DATA PROVIDED:

+ + + +

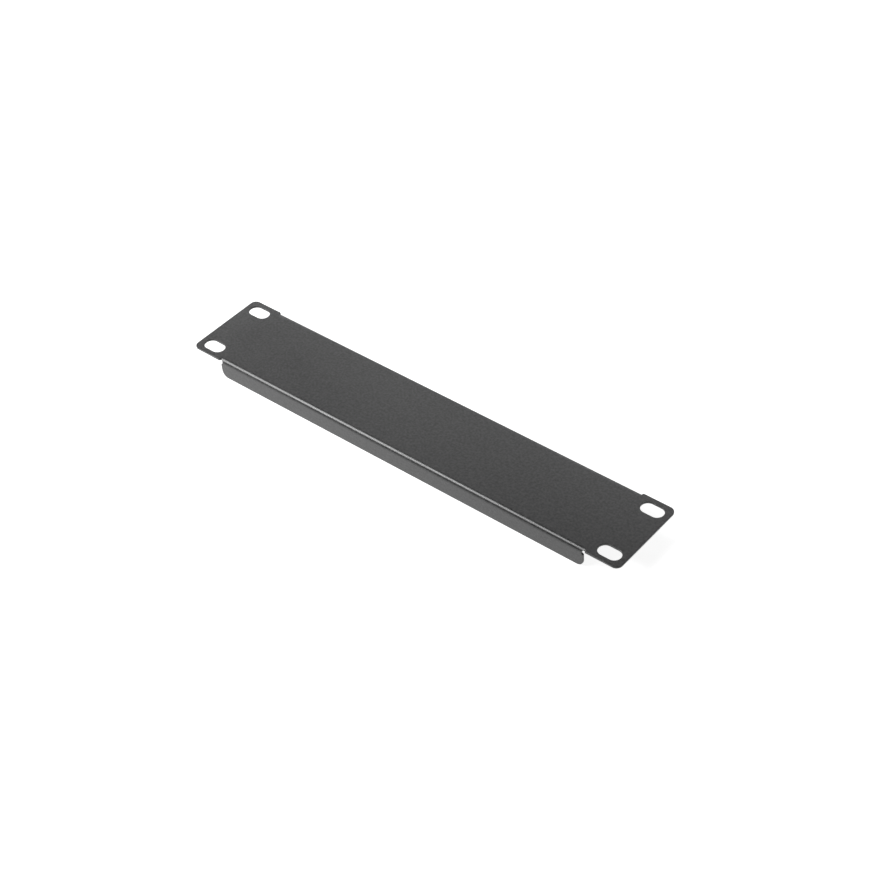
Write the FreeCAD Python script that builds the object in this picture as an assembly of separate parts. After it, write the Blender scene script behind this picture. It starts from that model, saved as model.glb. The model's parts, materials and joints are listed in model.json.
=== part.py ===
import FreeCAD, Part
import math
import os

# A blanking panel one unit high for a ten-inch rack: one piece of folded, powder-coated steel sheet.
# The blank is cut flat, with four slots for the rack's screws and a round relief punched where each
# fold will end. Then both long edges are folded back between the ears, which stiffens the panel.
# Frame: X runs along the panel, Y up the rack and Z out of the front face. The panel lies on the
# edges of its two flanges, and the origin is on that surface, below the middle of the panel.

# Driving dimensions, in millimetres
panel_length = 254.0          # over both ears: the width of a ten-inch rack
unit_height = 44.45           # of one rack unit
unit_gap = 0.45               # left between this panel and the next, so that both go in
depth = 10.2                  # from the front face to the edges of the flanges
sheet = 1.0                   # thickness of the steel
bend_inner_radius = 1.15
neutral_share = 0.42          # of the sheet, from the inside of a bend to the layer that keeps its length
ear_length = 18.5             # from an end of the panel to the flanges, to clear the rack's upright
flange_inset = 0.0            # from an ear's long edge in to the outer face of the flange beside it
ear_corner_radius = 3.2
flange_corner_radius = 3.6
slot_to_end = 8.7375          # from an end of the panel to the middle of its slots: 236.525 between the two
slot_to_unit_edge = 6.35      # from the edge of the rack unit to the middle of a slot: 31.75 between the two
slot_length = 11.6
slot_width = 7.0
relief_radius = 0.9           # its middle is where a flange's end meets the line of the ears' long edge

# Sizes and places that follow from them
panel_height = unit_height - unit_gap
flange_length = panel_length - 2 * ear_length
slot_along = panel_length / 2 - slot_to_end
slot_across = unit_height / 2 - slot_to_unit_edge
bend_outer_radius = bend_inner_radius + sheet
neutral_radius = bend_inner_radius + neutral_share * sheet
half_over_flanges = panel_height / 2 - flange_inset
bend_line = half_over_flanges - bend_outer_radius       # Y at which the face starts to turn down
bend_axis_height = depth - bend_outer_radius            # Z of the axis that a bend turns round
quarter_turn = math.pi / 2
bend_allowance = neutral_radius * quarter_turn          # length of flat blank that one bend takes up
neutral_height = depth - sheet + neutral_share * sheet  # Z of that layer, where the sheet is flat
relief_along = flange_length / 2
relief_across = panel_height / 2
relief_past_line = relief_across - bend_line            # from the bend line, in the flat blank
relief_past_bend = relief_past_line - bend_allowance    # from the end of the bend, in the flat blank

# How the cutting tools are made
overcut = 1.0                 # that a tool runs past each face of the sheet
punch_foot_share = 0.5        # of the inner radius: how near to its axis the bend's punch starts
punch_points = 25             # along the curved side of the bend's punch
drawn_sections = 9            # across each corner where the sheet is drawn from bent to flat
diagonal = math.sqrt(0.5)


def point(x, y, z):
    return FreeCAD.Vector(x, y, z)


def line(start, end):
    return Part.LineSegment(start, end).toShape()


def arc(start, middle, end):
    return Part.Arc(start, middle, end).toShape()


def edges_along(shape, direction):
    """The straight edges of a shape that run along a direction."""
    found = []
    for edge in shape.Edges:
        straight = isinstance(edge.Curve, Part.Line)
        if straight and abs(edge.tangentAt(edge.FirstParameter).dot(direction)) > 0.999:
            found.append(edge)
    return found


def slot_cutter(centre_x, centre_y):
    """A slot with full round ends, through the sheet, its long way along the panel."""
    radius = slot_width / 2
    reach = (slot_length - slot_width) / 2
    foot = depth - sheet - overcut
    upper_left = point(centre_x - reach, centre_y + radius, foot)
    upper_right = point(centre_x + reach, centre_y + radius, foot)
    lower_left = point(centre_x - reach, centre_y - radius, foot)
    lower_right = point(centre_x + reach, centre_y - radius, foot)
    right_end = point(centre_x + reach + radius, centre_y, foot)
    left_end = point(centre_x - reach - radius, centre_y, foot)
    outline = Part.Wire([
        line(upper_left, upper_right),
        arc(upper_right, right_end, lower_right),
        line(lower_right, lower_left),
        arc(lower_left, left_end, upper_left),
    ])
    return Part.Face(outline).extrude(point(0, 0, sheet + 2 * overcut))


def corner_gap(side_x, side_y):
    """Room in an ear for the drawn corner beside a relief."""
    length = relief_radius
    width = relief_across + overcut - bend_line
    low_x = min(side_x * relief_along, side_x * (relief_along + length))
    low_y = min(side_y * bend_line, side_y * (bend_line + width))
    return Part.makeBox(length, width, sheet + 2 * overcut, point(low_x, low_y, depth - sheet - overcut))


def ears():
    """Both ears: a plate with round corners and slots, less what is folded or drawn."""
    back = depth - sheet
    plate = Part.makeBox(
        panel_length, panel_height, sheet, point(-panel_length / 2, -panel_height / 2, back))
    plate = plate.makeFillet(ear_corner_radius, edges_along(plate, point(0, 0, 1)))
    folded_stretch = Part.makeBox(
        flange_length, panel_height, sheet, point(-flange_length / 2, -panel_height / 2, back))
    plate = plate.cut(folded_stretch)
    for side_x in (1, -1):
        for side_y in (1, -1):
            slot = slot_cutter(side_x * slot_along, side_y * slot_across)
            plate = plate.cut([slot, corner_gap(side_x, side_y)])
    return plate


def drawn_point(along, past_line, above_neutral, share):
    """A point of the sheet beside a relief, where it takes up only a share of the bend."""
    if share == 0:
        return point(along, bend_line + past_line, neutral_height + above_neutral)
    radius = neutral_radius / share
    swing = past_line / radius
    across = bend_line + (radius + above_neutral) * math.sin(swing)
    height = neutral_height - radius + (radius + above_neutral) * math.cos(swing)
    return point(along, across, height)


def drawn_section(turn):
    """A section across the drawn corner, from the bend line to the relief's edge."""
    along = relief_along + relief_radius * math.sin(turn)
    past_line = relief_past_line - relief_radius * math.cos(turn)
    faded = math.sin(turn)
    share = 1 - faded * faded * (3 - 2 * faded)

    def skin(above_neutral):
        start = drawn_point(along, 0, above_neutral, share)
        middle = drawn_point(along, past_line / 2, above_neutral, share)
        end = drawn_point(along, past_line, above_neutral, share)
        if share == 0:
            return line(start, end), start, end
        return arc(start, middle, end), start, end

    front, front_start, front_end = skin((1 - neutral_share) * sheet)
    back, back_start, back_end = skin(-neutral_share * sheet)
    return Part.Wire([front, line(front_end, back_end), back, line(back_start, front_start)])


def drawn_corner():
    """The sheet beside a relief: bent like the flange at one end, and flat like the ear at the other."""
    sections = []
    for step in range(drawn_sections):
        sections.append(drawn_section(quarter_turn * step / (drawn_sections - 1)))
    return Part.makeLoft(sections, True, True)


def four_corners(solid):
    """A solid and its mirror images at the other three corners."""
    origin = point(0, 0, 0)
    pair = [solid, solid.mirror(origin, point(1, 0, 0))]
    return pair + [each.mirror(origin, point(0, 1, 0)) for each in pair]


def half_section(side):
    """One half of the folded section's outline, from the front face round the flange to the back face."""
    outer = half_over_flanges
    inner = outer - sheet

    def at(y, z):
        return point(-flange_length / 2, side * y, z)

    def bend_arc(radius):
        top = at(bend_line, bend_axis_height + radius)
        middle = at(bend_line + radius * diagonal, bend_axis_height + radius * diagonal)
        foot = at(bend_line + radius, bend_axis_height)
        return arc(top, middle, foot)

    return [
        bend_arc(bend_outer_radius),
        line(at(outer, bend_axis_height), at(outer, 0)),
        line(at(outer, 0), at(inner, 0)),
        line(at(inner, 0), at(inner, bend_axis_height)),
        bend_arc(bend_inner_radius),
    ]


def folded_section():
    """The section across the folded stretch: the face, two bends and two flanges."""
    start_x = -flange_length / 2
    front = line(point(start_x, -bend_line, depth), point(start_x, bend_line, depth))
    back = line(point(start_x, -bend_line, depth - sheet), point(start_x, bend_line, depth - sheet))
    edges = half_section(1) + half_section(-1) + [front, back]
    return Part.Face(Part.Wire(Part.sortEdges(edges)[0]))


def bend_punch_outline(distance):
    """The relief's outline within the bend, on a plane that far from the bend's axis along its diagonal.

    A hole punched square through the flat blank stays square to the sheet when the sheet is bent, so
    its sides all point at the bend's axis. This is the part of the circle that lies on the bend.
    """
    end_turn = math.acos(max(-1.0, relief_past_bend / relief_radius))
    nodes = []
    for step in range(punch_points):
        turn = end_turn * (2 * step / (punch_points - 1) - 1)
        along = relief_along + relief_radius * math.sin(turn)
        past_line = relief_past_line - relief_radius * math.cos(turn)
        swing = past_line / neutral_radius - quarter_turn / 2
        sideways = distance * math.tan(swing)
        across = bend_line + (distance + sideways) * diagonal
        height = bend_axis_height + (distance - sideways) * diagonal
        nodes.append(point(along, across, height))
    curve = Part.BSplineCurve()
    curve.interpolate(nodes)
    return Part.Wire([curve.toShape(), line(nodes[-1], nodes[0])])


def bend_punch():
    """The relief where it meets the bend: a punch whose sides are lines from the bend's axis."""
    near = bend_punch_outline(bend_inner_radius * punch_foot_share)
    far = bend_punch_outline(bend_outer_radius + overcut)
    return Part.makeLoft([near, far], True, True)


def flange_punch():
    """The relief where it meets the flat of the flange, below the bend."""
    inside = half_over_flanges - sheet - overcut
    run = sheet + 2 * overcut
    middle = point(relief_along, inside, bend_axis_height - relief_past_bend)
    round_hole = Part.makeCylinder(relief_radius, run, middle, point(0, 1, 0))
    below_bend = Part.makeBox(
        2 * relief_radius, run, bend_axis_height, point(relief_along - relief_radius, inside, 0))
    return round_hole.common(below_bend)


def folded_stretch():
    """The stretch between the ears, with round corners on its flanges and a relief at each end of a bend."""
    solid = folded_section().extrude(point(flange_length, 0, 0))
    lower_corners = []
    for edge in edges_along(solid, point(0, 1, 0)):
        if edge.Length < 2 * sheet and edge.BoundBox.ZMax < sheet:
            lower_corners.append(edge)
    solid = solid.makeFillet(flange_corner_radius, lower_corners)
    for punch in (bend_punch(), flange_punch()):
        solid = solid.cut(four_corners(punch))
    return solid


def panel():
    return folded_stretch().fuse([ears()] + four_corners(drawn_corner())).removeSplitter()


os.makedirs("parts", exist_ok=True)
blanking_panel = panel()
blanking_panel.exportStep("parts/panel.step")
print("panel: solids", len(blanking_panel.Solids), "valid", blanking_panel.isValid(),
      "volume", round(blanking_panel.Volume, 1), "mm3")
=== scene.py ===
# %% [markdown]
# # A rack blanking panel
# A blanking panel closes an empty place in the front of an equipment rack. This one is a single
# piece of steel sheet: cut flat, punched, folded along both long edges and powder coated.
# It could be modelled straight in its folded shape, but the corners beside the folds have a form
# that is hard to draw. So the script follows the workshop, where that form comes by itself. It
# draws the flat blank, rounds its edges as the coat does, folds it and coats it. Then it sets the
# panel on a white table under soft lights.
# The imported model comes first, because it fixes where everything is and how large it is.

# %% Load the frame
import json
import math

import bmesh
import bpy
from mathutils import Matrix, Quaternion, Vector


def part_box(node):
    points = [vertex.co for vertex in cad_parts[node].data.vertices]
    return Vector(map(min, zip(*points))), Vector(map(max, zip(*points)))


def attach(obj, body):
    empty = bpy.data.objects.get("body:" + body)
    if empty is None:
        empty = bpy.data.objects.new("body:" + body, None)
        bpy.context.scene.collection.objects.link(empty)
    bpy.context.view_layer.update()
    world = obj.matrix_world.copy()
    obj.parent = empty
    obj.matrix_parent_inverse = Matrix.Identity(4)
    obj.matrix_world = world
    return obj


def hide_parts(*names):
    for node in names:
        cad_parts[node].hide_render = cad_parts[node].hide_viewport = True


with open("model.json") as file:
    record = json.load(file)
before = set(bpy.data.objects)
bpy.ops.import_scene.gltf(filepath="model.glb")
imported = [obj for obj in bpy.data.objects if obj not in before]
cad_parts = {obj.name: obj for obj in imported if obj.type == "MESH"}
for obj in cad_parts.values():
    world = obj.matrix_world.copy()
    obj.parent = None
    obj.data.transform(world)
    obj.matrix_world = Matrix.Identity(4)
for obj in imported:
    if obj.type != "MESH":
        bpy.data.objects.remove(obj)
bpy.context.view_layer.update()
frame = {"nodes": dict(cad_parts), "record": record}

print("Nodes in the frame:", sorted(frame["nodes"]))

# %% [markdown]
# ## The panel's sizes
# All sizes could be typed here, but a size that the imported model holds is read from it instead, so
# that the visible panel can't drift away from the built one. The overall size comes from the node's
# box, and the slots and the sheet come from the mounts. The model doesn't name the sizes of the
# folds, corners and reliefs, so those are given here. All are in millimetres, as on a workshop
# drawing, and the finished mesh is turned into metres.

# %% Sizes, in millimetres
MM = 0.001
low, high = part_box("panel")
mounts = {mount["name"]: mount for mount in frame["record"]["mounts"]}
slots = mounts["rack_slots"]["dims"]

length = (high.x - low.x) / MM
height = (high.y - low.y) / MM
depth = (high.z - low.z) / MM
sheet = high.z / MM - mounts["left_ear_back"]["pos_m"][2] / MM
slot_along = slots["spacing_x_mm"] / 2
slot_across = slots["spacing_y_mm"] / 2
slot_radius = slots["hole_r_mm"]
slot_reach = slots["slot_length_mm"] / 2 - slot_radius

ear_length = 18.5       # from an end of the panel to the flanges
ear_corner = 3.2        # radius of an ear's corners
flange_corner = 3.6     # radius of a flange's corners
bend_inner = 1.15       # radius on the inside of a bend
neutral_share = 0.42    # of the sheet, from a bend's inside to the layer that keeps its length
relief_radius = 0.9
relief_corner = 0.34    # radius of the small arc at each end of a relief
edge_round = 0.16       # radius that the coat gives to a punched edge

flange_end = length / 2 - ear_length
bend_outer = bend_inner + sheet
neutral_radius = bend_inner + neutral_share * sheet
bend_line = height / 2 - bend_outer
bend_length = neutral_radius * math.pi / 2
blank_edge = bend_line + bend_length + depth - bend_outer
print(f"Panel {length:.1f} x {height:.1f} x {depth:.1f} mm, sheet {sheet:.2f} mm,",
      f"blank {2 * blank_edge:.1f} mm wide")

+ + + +

WHAT THE EXERCISE ASKS: Without changing anything, quote the lines from the top of the data to the line that contains "# edges of its", including that line.

OUTPUT:
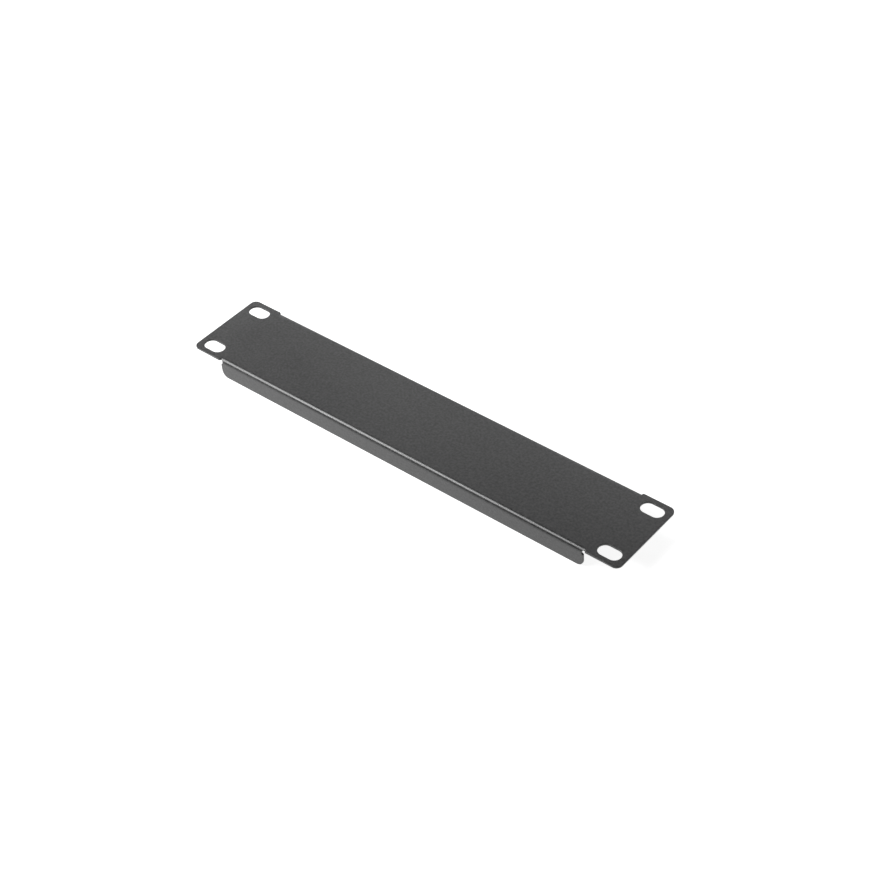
Write the FreeCAD Python script that builds the object in this picture as an assembly of separate parts. After it, write the Blender scene script behind this picture. It starts from that model, saved as model.glb. The model's parts, materials and joints are listed in model.json.
=== part.py ===
import FreeCAD, Part
import math
import os

# A blanking panel one unit high for a ten-inch rack: one piece of folded, powder-coated steel sheet.
# The blank is cut flat, with four slots for the rack's screws and a round relief punched where each
# fold will end. Then both long edges are folded back between the ears, which stiffens the panel.
# Frame: X runs along the panel, Y up the rack and Z out of the front face. The panel lies on the
# edges of its two flanges, and the origin is on that surface, below the middle of the panel.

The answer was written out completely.